> WHAT TO DO
Give the count of lines that include the string "return". Add nothing to it.

> ENTRIES PROVIDED
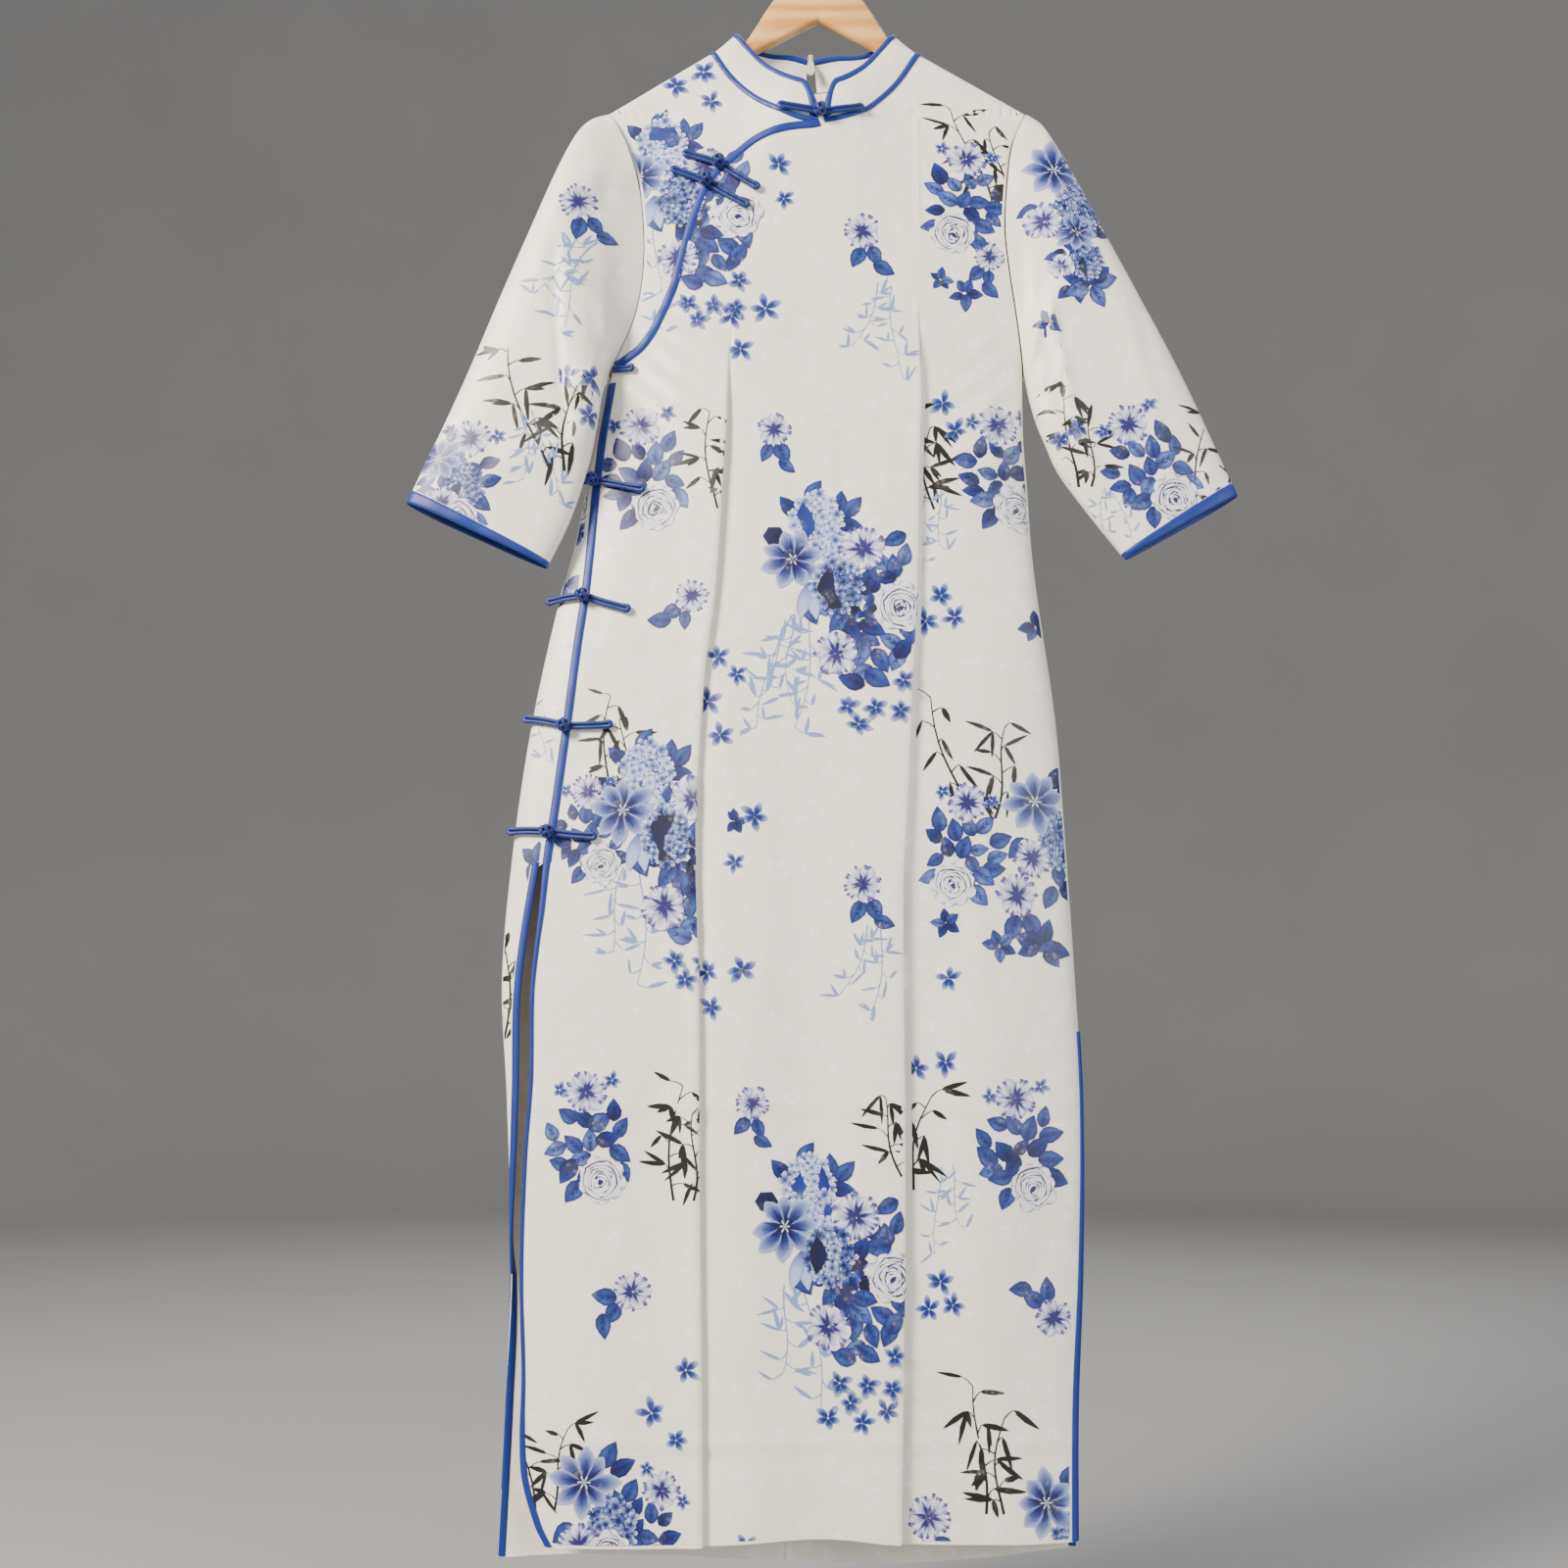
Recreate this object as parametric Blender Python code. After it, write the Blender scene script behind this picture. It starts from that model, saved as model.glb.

--

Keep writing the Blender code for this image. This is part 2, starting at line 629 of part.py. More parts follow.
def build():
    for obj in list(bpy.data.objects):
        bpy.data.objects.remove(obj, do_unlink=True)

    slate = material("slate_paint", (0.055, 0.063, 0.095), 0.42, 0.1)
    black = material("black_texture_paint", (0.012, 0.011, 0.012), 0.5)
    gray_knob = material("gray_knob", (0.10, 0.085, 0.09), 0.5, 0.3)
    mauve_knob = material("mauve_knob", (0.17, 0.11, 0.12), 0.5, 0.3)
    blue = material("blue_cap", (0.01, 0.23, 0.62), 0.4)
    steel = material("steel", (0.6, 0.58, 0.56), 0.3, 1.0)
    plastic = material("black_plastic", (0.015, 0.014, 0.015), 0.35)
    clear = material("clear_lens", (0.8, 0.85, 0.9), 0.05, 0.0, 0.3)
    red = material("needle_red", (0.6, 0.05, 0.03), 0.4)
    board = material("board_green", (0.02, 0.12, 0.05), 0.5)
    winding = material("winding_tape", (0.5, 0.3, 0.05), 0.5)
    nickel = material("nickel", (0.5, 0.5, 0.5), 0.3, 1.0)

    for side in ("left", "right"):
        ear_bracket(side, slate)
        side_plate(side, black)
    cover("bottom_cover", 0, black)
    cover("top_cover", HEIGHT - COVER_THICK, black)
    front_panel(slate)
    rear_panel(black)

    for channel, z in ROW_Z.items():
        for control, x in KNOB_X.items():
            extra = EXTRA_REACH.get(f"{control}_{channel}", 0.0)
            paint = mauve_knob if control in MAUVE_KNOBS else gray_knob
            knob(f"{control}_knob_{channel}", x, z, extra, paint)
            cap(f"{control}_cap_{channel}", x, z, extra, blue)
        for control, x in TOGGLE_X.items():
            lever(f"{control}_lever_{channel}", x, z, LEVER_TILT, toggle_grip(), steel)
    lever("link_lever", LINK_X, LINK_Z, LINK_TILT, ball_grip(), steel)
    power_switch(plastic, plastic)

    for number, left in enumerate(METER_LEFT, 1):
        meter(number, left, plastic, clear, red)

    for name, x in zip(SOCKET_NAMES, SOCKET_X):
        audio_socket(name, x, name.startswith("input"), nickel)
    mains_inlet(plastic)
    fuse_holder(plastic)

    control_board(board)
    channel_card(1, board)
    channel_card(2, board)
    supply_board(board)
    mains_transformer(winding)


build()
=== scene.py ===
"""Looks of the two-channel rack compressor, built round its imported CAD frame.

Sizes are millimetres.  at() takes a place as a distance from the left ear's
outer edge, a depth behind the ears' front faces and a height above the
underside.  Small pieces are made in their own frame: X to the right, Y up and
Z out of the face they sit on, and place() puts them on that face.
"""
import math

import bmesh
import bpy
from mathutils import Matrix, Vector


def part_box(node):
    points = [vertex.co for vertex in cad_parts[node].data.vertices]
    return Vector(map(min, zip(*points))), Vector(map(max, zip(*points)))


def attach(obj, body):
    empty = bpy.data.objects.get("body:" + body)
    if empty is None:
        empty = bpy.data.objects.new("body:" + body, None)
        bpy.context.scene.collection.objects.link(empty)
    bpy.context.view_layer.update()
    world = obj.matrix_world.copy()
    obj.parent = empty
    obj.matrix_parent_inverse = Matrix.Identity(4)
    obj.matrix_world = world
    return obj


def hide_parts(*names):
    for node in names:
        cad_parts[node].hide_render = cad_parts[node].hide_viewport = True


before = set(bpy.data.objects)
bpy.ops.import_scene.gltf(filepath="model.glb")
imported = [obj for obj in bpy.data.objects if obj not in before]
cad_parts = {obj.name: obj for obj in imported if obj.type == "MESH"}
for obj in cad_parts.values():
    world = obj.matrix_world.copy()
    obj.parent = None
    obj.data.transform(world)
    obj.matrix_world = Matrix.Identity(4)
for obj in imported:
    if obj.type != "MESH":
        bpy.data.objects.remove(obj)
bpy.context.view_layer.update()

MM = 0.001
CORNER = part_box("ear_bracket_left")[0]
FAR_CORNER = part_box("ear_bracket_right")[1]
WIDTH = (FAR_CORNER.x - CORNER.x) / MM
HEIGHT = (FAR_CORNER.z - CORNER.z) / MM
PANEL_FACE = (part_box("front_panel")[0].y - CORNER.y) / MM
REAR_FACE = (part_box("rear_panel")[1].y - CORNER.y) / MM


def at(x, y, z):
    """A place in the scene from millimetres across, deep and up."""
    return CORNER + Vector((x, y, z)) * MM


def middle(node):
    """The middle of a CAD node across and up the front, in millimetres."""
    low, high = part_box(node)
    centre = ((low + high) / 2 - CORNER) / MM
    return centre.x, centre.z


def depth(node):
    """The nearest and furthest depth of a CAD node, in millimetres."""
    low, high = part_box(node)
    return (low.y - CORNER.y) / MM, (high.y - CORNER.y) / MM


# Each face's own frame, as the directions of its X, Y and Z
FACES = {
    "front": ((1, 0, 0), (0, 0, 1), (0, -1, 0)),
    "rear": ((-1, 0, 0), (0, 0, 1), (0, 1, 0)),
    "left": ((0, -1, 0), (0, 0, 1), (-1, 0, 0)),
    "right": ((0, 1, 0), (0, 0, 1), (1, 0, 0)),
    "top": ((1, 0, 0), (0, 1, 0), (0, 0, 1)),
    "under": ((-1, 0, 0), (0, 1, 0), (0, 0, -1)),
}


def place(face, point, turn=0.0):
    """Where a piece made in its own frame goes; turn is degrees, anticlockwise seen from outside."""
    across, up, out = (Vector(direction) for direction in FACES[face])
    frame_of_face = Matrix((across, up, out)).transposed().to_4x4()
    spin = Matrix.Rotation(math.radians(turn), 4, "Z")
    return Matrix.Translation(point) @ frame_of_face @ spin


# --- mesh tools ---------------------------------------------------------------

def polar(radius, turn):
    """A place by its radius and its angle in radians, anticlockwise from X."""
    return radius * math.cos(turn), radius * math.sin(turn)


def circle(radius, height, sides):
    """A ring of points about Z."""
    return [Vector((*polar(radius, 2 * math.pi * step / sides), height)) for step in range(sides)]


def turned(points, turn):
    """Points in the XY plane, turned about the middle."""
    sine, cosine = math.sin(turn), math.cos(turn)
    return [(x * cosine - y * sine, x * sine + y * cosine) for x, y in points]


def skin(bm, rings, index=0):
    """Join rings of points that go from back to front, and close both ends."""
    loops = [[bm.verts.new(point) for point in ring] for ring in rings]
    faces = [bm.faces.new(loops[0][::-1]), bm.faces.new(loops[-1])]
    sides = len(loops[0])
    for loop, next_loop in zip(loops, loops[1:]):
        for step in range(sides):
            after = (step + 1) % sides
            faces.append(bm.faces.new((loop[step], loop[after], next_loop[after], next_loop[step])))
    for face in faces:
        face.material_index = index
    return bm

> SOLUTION
10